The phrase builds trust in decision-making. It says: your insights have value, your perspective improves our outcomes. It creates a dynamic where both partners feel confident contributing ideas, knowing they’ll be recognized when they prove prescient. It’s an investment in future collaboration.
9. “I choose you”
Love might begin as a feeling, but it endures as a choice. When someone says “I choose you” or “I’d pick you all over again,” they’re acknowledging that partnership is an active decision, renewed daily. They’re saying that despite knowing all your flaws, experiencing your bad days, and seeing behind the curtain, they’re still all in.
This phrase matters because it acknowledges alternatives. In a world of infinite options and constant comparison, choosing becomes more meaningful. It’s not about destiny or soulmates—concepts that remove agency. It’s about looking at reality clearly and deciding, again and again, that this person is where you want to invest your life.
Final thoughts
My grandmother’s notebook didn’t contain any grand romantic gestures or movie-worthy declarations. The phrases were small, repeated, almost mundane in their consistency. But maybe that’s exactly the point. The words that make us feel cherished aren’t usually the big speeches at weddings or anniversaries. They’re the Tuesday morning acknowledgments, the random Thursday affirmations, the small recognitions that someone is paying attention.

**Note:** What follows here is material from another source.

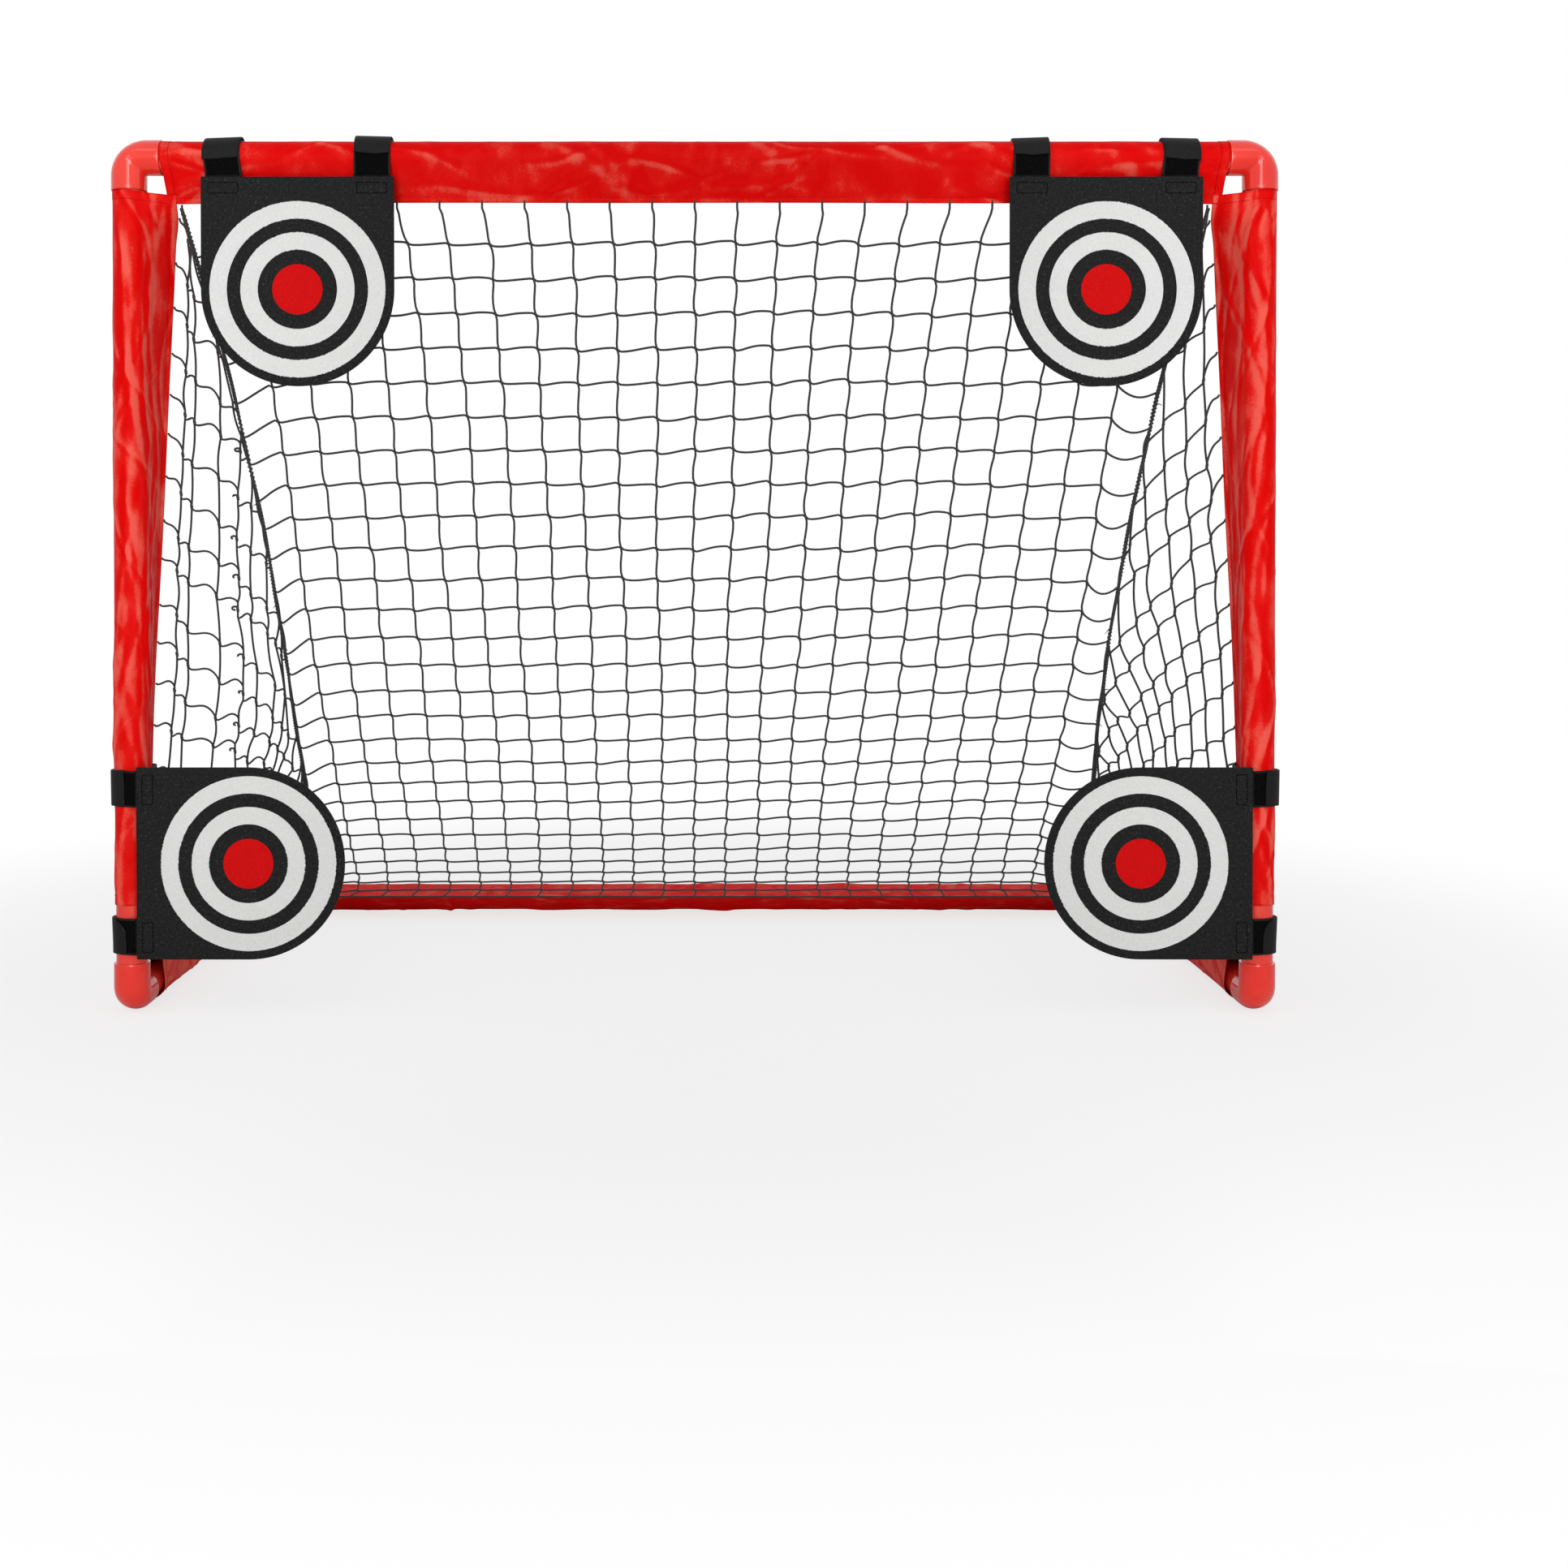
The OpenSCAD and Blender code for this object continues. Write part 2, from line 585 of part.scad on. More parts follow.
module strap_top_left_outer() color(strap_colour) top_strap(top_strap_x[0]);
module strap_top_left_inner() color(strap_colour) top_strap(top_strap_x[1]);
module strap_top_right_inner() color(strap_colour) top_strap(top_strap_x[2]);
module strap_top_right_outer() color(strap_colour) top_strap(top_strap_x[3]);
module strap_base_left_lower() color(strap_colour) base_strap(base_strap_z[0]);
module strap_base_left_upper() color(strap_colour) base_strap(base_strap_z[1]);
module strap_base_right_lower() mirror([1, 0, 0]) strap_base_left_lower();
module strap_base_right_upper() mirror([1, 0, 0]) strap_base_left_upper();

top_bar_left();
top_bar_right();
top_bar_coupler();
post_left();
post_right();
side_rail_left();
side_rail_right();
rear_bar_left();
rear_bar_right();
rear_bar_coupler();
elbow_top_left();
elbow_top_right();
elbow_base_left();
elbow_base_right();
elbow_rear_left();
elbow_rear_right();
sleeve_top();
sleeve_post_left();
sleeve_post_right();
sleeve_side_left();
sleeve_side_right();
sleeve_rear();
net_back();
net_side_left();
net_side_right();
seam_lacing_left();
seam_lacing_right();
target_top_left();
rings_top_left();
centre_top_left();
target_top_right();
rings_top_right();
centre_top_right();
target_base_left();
rings_base_left();
centre_base_left();
target_base_right();
rings_base_right();
centre_base_right();
strap_top_left_outer();
strap_top_left_inner();
strap_top_right_inner();
strap_top_right_outer();
strap_base_left_upper();
strap_base_left_lower();
strap_base_right_upper();
strap_base_right_lower();
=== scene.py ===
import bmesh
import bpy
import numpy as np
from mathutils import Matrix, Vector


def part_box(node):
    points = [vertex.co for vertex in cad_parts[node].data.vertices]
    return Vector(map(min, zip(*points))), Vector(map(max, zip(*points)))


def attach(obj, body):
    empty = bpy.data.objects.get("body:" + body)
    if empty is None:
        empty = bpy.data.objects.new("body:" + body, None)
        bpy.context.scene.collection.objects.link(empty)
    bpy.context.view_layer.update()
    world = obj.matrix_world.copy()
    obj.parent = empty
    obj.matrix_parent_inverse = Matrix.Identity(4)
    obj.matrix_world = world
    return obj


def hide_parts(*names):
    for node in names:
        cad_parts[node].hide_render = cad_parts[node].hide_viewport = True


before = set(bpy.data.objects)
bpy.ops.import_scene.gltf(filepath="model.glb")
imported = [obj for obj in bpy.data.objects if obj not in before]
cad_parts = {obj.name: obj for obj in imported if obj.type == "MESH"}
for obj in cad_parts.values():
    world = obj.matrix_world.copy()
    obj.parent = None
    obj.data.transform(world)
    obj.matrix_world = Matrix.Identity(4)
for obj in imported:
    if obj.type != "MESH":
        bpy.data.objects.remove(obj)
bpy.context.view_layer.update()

tau = 2 * np.pi

# ---- Camera: level with the middle of the goal, square to its mouth, two metres in front of it.

view = bpy.data.cameras.new("camera")
view.sensor_width = 36
view.lens = 42.8
view.shift_x = 0.057
view.shift_y = -0.127
view.clip_end = 60
camera = bpy.data.objects.new("camera", view)
camera.location = (0, -1.954, 0.475)
camera.rotation_euler = (np.radians(90 - 0.75), 0, 0)
bpy.context.scene.collection.objects.link(camera)
bpy.context.scene.camera = camera
bpy.context.scene.view_settings.view_transform = "Standard"


# ---- Room: a pale floor that runs out to white, white walls all round, two tall strip lamps in front
# of the goal's corners, a soft lamp overhead and a wide low one further in front.

def node(material, kind, inputs=None, **settings):
    """Adds a shader node. inputs maps its sockets to values or to other nodes' outputs."""
    made = material.node_tree.nodes.new("ShaderNode" + kind)
    for name, value in settings.items():
        setattr(made, name, value)
    for name, value in (inputs or {}).items():
        if isinstance(value, bpy.types.NodeSocket):
            material.node_tree.links.new(value, made.inputs[name])
        else:
            made.inputs[name].default_value = value
    return made


def sums(material, operation, a, b=0.0, c=0.0):
    """One Math node's output."""
    return node(material, "Math", {0: a, 1: b, 2: c}, operation=operation).outputs[0]


def lamp(name, size, power, place, towards, spread=180):
    """A rectangular soft lamp at place that faces towards and shines spread degrees wide."""
    data = bpy.data.lights.new(name, "AREA")
    data.shape = "RECTANGLE"
    data.size, data.size_y = size
    data.energy = power
    data.spread = np.radians(spread)
    made = bpy.data.objects.new(name, data)
    away = np.array(place, float) - towards
    flat = np.hypot(away[0], away[1])
    made.location = place
    made.rotation_euler = (np.arctan2(flat, away[2]), 0, np.arctan2(away[1], away[0]) + np.pi / 2)
    bpy.context.scene.collection.objects.link(made)


lamp("strip_left", (0.24, 1.5), 1.45, (-0.454, -0.86, 0.62), (-0.60, 0, 0.62), 100)
lamp("strip_right", (0.24, 1.5), 1.45, (0.454, -0.86, 0.62), (0.60, 0, 0.62), 100)
lamp("overhead", (2.6, 0.5), 3.9, (0, -1.25, 2.05), (0, 0.2, 0.4))
lamp("front", (3.0, 1.2), 16, (0, -3.4, 0.9), (0, 0, 0.2))

world = bpy.data.worlds.new("room")
bpy.context.scene.world = world
world.use_nodes = True
rays = node(world, "LightPath")
seen = sums(world, "MAXIMUM", rays.outputs["Is Camera Ray"], rays.outputs["Is Transmission Ray"])
seen = sums(world, "MAXIMUM", seen, rays.outputs["Is Glossy Ray"])
backdrop = world.node_tree.nodes["Background"]
backdrop.inputs["Color"].default_value = (1, 1, 1, 1)
world.node_tree.links.new(sums(world, "MULTIPLY_ADD", seen, 0.5, 0.5), backdrop.inputs["Strength"])

floor_mesh = bpy.data.meshes.new("floor")
floor_mesh.from_pydata([(-9, -4, 0), (9, -4, 0), (9, 9, 0), (-9, 9, 0)], [], [(0, 1, 2, 3)])
floor = bpy.data.objects.new("floor", floor_mesh)
bpy.context.scene.collection.objects.link(floor)
paving = bpy.data.materials.new("pale_floor")
paving.use_nodes = True
floor_mesh.materials.append(paving)
where = node(paving, "TexCoord").outputs["Object"]
spread = node(paving, "VectorMath", {0: where, 1: (0, -0.3, 0)}, operation="ADD").outputs[0]
reach = node(paving, "VectorMath", {0: spread}, operation="LENGTH").outputs["Value"]
rim = node(paving, "MapRange", {"Value": reach, "From Min": 0.7, "From Max": 1.5},
           interpolation_type="SMOOTHSTEP")
paint = paving.node_tree.nodes["Principled BSDF"]
paint.inputs["Base Color"].default_value = (0.9, 0.9, 0.9, 1)
paint.inputs["Roughness"].default_value = 0.9
camera_ray = node(paving, "LightPath").outputs["Is Camera Ray"]
glow = node(paving, "Emission", {"Color": (1, 1, 1, 1), "Strength": 1.0}).outputs[0]
lift = sums(paving, "MULTIPLY", camera_ray, sums(paving, "MULTIPLY_ADD", rim.outputs[0], 0.26, 0.74))
mixed = node(paving, "MixShader", {0: lift, 1: paint.outputs[0], 2: glow}).outputs[0]
paving.node_tree.links.new(mixed, paving.node_tree.nodes["Material Output"].inputs["Surface"])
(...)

What makes these phrases powerful isn’t their eloquence but their regularity. They’re not saved for special occasions or relationship emergencies. They’re woven into the daily fabric of partnership, creating what one couple I interviewed called “an atmosphere of appreciation.” They transform love from something you fall into to something you build, word by word, phrase by phrase, until you’ve constructed something sturdy enough to last forty-seven years and fill a notebook tucked between recipe cards.